Le génocide arménien dénoncé par la presse française
Entre 1915 et 1916, le parti Jeunes-Turcs, à la tête de l'Empire ottoman, a exterminé entre 664 000 et 1,2 million d'Arméniens. Ces crimes furent très tôt révélés par la presse française.
Les chrétiens arméniens, l'un des nombreux groupes ethniques vivant dans l'Empire ottoman, résidaient essentiellement à l'est du territoire de la Turquie actuelle, en Anatolie et en Arménie occidentale.

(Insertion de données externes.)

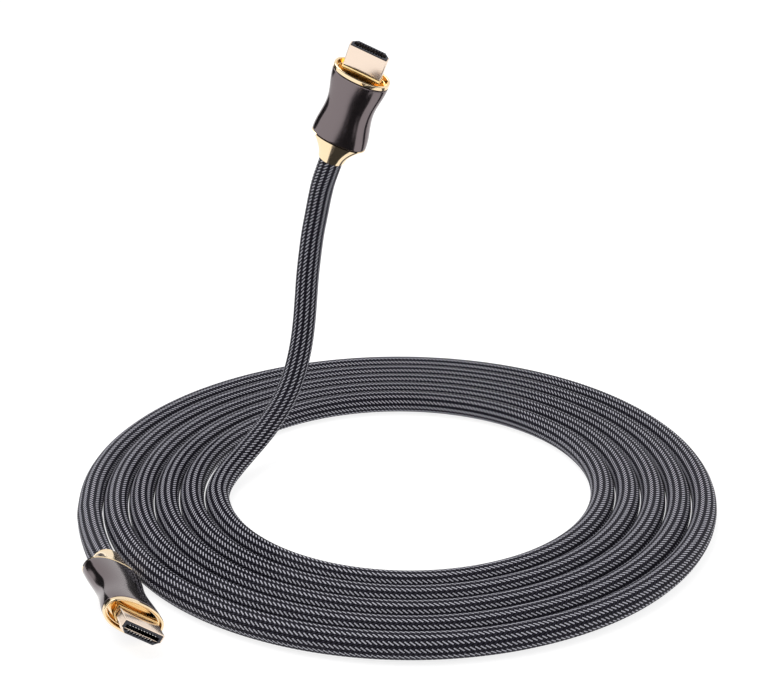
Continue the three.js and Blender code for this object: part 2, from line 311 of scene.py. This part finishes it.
braid = bpy.data.materials.new("braid")
braid.use_nodes = True
braid_tree = braid.node_tree
weave_place = node_of(braid_tree, "ShaderNodeUVMap", uv_map="braid")
weave_parts = node_of(braid_tree, "ShaderNodeSeparateXYZ")
braid_tree.links.new(weave_place.outputs[0], weave_parts.inputs[0])
around, along = weave_parts.outputs["X"], weave_parts.outputs["Y"]
light_count = maths(braid_tree, "SUBTRACT", around, along)
dark_count = maths(braid_tree, "ADD", around, along)
light_number = maths(braid_tree, "FLOOR", light_count)
dark_number = maths(braid_tree, "FLOOR", dark_count)
yarn_sum = maths(braid_tree, "ADD", light_number, dark_number)
crossing = maths(braid_tree, "FLOORED_MODULO", yarn_sum, FLOATS_REPEAT)
light_on_top = maths(braid_tree, "LESS_THAN", crossing, (FLOATS_REPEAT - 1) / 2)


def yarn_round(tree, count):
    """Height of a round yarn over its own width, 0 at its edges and 1 in its middle."""
    across = maths(tree, "MULTIPLY", maths(tree, "FRACT", count), 2.0)
    side = maths(tree, "SUBTRACT", across, 1.0)
    left_over = maths(tree, "SUBTRACT", 1.0, maths(tree, "MULTIPLY", side, side), clamp=True)
    return maths(tree, "SQRT", left_over)


light_height = yarn_round(braid_tree, light_count)
dark_height = yarn_round(braid_tree, dark_count)
weave_height = node_of(braid_tree, "ShaderNodeMix", data_type="FLOAT")
braid_tree.links.new(light_on_top, weave_height.inputs["Factor"])
braid_tree.links.new(dark_height, weave_height.inputs["A"])
braid_tree.links.new(light_height, weave_height.inputs["B"])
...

À la fin du XIXe siècle, certains d'entre eux revendiquèrent une plus grande autonomie politique. La réponse des Ottomans, qui les considéraient comme des « ennemis de l'intérieur », fut violente : au moins 80 000 Arméniens furent tués entre 1894 et 1896. Mais le pire restait à venir pour cette communauté.
Le parti nationaliste Jeunes-Turcs (de son nom officiel Comité Union et Progrès), arrivé au pouvoir en 1908, s'est donné pour objectif de restaurer la domination des Turcs musulmans à l'est de l'Anatolie. C'est dans ce but que les autorités ottomanes planifient, à partir de janvier 1915, en pleine Première Guerre mondiale, la destruction organisée de la minorité arménienne.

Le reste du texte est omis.